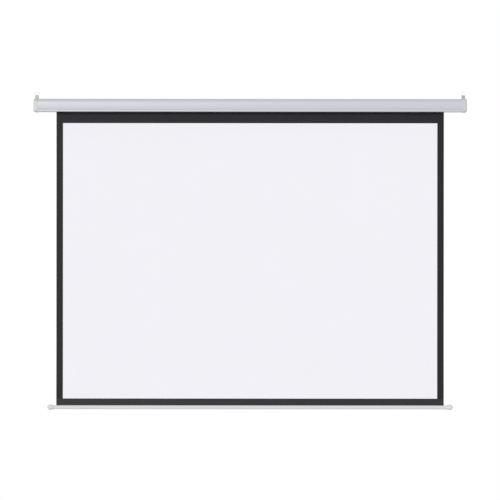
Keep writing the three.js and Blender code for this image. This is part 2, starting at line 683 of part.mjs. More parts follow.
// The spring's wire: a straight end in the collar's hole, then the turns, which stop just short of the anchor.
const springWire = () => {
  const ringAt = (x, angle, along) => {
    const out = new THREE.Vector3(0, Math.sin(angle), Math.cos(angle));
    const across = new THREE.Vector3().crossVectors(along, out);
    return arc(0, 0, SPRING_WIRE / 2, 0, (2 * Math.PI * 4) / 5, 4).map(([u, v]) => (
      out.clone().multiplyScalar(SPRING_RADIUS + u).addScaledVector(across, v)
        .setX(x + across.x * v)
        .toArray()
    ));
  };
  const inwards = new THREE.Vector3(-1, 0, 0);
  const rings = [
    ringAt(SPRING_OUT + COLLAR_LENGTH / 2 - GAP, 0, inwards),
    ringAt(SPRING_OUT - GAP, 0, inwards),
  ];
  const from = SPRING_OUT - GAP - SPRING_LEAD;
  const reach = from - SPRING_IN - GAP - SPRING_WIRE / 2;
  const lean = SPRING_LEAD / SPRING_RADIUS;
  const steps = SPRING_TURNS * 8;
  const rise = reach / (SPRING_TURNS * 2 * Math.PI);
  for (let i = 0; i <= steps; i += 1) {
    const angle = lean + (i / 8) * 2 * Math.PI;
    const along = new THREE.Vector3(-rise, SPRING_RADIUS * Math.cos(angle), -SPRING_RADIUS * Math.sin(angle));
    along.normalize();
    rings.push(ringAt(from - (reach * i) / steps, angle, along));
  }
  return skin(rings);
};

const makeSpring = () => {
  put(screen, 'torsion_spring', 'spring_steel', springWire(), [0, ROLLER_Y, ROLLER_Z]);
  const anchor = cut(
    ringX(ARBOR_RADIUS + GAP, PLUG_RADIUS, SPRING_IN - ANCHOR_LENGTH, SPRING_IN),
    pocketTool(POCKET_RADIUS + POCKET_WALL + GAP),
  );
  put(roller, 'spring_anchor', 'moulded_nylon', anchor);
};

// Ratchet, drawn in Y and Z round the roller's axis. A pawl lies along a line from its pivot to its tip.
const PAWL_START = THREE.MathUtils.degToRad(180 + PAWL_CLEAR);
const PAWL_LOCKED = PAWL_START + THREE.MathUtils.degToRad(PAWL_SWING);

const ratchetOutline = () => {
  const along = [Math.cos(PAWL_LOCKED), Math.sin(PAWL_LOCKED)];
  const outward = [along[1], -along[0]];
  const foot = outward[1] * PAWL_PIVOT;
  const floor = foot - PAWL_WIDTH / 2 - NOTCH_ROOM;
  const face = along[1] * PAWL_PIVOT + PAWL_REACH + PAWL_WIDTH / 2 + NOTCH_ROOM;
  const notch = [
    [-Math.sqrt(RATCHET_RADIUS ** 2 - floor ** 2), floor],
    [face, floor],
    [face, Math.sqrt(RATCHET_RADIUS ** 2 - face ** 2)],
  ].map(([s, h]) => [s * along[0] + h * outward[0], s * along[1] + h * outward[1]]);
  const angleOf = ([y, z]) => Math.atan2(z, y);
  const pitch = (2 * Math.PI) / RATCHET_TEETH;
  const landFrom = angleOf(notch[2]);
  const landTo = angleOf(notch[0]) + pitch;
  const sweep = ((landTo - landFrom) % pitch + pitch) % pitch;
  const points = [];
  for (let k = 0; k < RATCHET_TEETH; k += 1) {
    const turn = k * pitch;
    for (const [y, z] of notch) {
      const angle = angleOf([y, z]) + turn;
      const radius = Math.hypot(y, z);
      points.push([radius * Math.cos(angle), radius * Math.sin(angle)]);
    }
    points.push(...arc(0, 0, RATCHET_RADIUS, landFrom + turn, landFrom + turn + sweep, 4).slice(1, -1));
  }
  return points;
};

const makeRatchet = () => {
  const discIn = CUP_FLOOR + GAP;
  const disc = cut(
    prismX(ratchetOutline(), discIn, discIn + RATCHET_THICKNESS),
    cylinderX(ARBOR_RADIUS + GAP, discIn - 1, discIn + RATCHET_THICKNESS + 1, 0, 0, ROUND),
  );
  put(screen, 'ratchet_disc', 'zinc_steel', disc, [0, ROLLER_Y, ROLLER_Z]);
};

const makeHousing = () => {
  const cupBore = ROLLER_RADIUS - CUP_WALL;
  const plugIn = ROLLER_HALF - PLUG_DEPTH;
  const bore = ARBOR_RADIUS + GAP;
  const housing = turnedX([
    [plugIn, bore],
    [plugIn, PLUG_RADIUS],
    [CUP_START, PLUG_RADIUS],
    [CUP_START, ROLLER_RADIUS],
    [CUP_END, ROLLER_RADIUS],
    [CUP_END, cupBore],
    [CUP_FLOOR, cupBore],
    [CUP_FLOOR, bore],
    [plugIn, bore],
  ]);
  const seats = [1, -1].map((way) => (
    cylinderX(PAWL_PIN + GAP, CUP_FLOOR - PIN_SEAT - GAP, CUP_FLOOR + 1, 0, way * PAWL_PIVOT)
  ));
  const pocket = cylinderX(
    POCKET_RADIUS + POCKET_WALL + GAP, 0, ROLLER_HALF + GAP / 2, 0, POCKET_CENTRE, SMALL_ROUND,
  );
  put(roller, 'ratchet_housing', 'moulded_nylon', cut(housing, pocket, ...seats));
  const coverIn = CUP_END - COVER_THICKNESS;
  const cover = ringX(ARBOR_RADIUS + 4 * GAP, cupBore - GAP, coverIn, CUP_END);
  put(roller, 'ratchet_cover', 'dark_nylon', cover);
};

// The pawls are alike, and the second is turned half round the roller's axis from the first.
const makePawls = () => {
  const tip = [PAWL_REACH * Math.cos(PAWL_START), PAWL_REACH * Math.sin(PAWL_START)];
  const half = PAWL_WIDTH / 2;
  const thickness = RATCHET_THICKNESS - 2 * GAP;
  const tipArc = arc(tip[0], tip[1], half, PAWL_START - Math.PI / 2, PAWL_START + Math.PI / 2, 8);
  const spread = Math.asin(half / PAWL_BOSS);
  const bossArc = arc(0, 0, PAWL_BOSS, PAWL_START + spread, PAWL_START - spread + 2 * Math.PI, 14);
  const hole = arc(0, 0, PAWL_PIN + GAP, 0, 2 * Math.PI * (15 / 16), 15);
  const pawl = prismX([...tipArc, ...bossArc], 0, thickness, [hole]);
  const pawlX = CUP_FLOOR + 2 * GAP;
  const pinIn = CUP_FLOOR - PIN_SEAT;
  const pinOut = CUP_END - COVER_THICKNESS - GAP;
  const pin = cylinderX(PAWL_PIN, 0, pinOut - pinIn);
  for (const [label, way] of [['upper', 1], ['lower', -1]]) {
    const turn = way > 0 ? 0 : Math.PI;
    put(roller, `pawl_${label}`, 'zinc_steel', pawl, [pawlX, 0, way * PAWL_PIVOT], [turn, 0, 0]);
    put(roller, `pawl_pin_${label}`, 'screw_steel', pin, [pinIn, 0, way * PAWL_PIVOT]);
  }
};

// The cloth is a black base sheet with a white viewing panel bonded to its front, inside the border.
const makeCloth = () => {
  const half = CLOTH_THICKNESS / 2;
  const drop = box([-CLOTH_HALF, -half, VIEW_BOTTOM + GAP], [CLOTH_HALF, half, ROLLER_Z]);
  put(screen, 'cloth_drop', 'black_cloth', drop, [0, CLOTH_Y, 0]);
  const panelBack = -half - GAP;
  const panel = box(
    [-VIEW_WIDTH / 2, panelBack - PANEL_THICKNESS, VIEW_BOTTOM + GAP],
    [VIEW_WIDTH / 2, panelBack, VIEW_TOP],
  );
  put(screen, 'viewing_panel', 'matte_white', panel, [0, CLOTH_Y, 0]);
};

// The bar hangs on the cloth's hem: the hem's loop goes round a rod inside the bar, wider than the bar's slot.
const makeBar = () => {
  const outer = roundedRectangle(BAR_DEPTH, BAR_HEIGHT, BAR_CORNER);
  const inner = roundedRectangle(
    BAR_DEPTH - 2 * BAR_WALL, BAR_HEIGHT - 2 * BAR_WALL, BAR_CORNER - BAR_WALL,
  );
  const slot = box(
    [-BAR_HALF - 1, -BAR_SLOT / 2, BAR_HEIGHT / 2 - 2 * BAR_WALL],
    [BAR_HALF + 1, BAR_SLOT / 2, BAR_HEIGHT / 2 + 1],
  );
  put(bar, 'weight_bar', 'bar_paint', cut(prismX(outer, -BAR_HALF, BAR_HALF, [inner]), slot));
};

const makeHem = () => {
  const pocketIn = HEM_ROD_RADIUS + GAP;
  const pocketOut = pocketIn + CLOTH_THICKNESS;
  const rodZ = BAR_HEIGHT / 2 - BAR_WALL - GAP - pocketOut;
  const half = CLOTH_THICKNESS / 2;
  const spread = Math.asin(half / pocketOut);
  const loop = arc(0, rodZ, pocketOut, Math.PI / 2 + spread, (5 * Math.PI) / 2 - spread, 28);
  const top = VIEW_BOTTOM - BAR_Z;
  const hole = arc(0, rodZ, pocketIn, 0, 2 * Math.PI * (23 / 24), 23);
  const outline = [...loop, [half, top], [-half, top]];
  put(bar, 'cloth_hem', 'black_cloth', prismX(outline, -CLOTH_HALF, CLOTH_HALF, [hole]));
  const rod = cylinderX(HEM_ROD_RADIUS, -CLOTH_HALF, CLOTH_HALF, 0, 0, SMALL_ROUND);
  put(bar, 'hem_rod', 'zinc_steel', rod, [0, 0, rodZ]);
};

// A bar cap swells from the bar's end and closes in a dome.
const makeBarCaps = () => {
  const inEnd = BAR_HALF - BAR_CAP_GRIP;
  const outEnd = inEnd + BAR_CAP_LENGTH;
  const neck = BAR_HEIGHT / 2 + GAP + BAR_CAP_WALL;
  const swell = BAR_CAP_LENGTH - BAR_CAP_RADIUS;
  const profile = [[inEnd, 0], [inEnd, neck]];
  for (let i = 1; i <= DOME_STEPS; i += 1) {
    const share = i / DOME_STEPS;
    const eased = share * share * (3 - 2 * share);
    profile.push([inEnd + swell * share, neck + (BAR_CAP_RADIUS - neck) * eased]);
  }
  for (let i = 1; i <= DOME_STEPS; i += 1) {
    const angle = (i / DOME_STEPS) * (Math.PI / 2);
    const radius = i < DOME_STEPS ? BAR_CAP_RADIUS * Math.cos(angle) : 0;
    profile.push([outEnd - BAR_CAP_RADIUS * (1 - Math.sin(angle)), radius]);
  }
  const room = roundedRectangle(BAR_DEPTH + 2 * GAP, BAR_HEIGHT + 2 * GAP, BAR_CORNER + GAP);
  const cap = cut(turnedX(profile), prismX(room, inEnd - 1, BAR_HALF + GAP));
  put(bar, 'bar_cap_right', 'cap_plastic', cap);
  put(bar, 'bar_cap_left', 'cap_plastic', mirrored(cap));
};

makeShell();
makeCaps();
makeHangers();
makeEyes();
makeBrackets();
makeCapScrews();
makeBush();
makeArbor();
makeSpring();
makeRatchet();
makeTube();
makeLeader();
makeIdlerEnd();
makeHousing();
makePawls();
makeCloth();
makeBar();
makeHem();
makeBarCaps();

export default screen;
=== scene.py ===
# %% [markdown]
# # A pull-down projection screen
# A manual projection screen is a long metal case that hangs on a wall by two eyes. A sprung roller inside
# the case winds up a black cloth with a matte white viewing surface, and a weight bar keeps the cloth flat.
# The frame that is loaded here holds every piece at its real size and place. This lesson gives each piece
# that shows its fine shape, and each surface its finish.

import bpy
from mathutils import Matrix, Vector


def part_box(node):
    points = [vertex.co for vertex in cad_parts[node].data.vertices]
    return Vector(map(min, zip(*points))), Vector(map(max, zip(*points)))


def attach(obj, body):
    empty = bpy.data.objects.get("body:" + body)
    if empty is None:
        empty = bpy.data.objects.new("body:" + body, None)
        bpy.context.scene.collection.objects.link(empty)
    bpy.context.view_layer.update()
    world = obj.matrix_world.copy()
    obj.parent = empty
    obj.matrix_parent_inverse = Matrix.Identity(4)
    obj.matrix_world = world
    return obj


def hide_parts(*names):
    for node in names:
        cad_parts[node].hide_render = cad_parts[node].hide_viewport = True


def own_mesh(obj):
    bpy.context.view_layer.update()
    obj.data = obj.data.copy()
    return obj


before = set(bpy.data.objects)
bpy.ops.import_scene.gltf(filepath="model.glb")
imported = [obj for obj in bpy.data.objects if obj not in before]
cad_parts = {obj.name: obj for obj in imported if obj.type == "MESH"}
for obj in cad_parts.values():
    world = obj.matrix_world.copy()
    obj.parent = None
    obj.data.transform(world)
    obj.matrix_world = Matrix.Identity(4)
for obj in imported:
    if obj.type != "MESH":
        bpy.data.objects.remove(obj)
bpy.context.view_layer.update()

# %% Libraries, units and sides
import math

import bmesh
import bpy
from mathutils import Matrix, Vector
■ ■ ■
(WRITTEN EXERCISE) Transcribe the lines above from the one with "makeShell();" through the one with "in imported if". Include both ends and leave out every other line.

(CORRECT RESULT)
makeShell();
makeCaps();
makeHangers();
makeEyes();
makeBrackets();
makeCapScrews();
makeBush();
makeArbor();
makeSpring();
makeRatchet();
makeTube();
makeLeader();
makeIdlerEnd();
makeHousing();
makePawls();
makeCloth();
makeBar();
makeHem();
makeBarCaps();

export default screen;
=== scene.py ===
# %% [markdown]
# # A pull-down projection screen
# A manual projection screen is a long metal case that hangs on a wall by two eyes. A sprung roller inside
# the case winds up a black cloth with a matte white viewing surface, and a weight bar keeps the cloth flat.
# The frame that is loaded here holds every piece at its real size and place. This lesson gives each piece
# that shows its fine shape, and each surface its finish.

import bpy
from mathutils import Matrix, Vector


def part_box(node):
    points = [vertex.co for vertex in cad_parts[node].data.vertices]
    return Vector(map(min, zip(*points))), Vector(map(max, zip(*points)))


def attach(obj, body):
    empty = bpy.data.objects.get("body:" + body)
    if empty is None:
        empty = bpy.data.objects.new("body:" + body, None)
        bpy.context.scene.collection.objects.link(empty)
    bpy.context.view_layer.update()
    world = obj.matrix_world.copy()
    obj.parent = empty
    obj.matrix_parent_inverse = Matrix.Identity(4)
    obj.matrix_world = world
    return obj


def hide_parts(*names):
    for node in names:
        cad_parts[node].hide_render = cad_parts[node].hide_viewport = True


def own_mesh(obj):
    bpy.context.view_layer.update()
    obj.data = obj.data.copy()
    return obj


before = set(bpy.data.objects)
bpy.ops.import_scene.gltf(filepath="model.glb")
imported = [obj for obj in bpy.data.objects if obj not in before]
cad_parts = {obj.name: obj for obj in imported if obj.type == "MESH"}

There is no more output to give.